In 1931, the value of these bonds plummeted by 50% after Japan's annexation of Manchuria. The banks, unwilling to buy more bonds, led to the government passing a law that mandated they purchase bonds with 25% of their deposits. Despite this, the banks refused, and even the Bank of China sold the bonds at a loss. This situation ultimately led to the government taking control of the Bank of China, the Bank of Communications, and all other major banks.
China's economic troubles worsened when the US Treasury began buying up silver, causing a large portion of China's silver to be smuggled and sold to the US. This caused the yuan to depreciate, which eventually led to the government abandoning the silver standard in 1935. With complete control over the banking system, the government began printing money in such large quantities that their printing presses couldn't keep up, and some of the work was outsourced to England.
The extreme hyperinflation was a key factor in Chairman Mao Tse-tung's rise to popularity during the Chinese Civil War. The Nationalists eventually retreated to Taiwan, while the Communists took control of mainland China.
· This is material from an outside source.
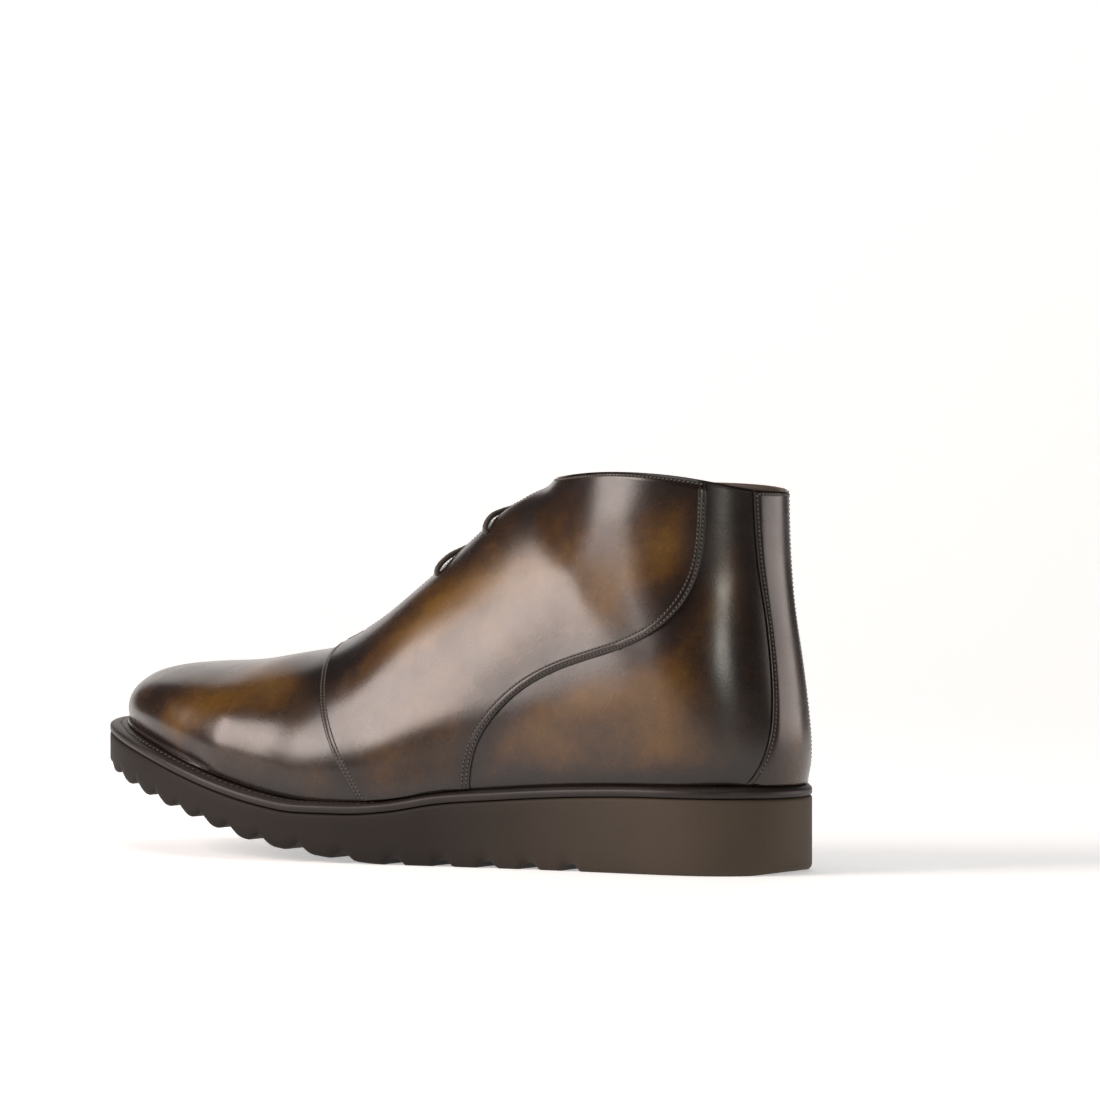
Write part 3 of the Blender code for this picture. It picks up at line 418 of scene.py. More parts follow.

Mao's government then replaced the old yuan with a new version, pegging the exchange rate at three million old yuan to one new yuan.
1. Greece

The inflation that struck Greece between 1941 and 1944 was caused by the German and Italian occupation during World War II. The Greek drachma began to lose value when Germany invaded in April 1941. Traders, fearing occupation, started hoarding goods, and those who did sell required payment in gold. These fears were realized when Germany successfully occupied Greece, leading to the continued devaluation of the drachma.
Germany and Italy used Greek money to purchase goods from local merchants and to fund their North African campaign. When the money ran out, they simply instructed the Bank of Greece to print more. As a result, the drachma quickly became worthless due to excessive circulation, triggering inflation. Both Germany and Italy were unaffected by this and continued to demand more money from the Bank of Greece.